Gelir Vergisi Kanunu’na göre "bir gerçek kişi" sahip olduğu gayrimenkulleri başkasına kiralar ve bu kiralamadan gelir elde ederse elde edeceği bu gelir gayrimenkul sermaye iradıdır ve Gelir Vergisi Kanunu’na tabidir. Ancak geliri elde eden gerçek kişi değil ise bu durumda gayrimenkul sermaye iradından da söz edemeyeceğiz. Bu durumda yüzde 20 kira stopajı da yapılmayacaktır. Ne olacak peki? Bu kiralama KDV’ye tabi tutulacaktır.

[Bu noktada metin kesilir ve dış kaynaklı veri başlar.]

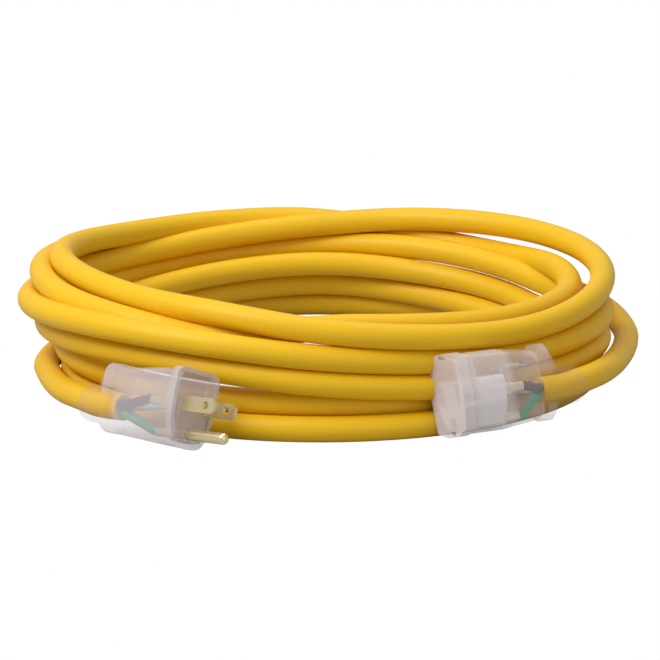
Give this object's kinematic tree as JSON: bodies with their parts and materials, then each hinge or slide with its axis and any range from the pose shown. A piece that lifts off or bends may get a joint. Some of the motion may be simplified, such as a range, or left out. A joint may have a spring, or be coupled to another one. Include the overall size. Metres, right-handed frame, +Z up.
{
  "type": "extension cord",
  "caption": "outdoor three-wire extension cord in a round coil, with a clear moulded plug and a clear moulded connector lying in front",
  "frame": {"origin": "under the middle of the whole object, on the surface that it lies on", "axes": "+Z up; -Y is the side where both ends of the cord lie, the plug towards -X and the connector towards +X"},
  "size_m": [0.2737, 0.3011, 0.0573],
  "materials": {
    "cord_jacket": "satin yellow vinyl jacket",
    "clear_vinyl": "clear, slightly milky moulded vinyl",
    "white_block": "white moulded plastic",
    "brass": "bright rolled brass",
    "copper": "bare stranded copper",
    "black_insulation": "black wire insulation",
    "white_insulation": "white wire insulation",
    "green_insulation": "green wire insulation",
    "lamp_glass": "clear glass envelope",
    "resistor_body": "lacquered ceramic",
    "tinned_wire": "tinned copper wire"
  },
  "bodies": {
    "root": {"plug_jacket_end": "cord_jacket", "line_blade": "brass", "neutral_blade": "brass", "ground_pin": "brass", "plug_line_crimp": "brass", "plug_line_copper": "copper", "plug_black_wire": "black_insulation", "plug_neutral_crimp": "brass", "plug_neutral_copper": "copper", "plug_white_wire": "white_insulation", "plug_ground_crimp": "brass", "plug_ground_copper": "copper", "plug_green_wire": "green_insulation", "plug_body": "clear_vinyl", "plug_lead": "cord_jacket", "line_contact": "brass", "neutral_contact": "brass", "ground_contact": "brass", "contact_block": "white_block", "connector_jacket_end": "cord_jacket", "connector_line_crimp": "brass", "connector_line_copper": "copper", "connector_black_wire": "black_insulation", "connector_neutral_crimp": "brass", "connector_neutral_copper": "copper", "connector_white_wire": "white_insulation", "connector_ground_crimp": "brass", "connector_ground_copper": "copper", "connector_green_wire": "green_insulation", "pilot_lamp": "lamp_glass", "lamp_resistor": "resistor_body", "lamp_leads": "tinned_wire", "connector_body": "clear_vinyl", "connector_lead": "cord_jacket", "cord_coil": "cord_jacket"}
  },
  "joints": []
}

Katma Değer Vergisi Kanunu’nun 1’inci maddesinde, Gelir Vergisi Kanunu'nun 70’inci maddesinde sayılan mal ve hakların kiraya verilmesi verginin konusuna dahil edilmiştir. Buna göre KDV "tahakkuk esasına" tabi olduğundan yani "ödenen bir şey yok ama vergi var" anlayışıyla hareket edersek alınmayan kiranın emsal bedeli üzerinden yüzde18 oranında KDV hesaplanıp vergi dairesine beyan edilip ödenmesi gerekmektedir. Aman dikkatli olunuz.


*Ondokuz Mayıs Üniversitesi Ali Fuad Başgil Hukuk Fakültesi Mali Hukuk Ana Bilim Dalı Başkanı

[email protected]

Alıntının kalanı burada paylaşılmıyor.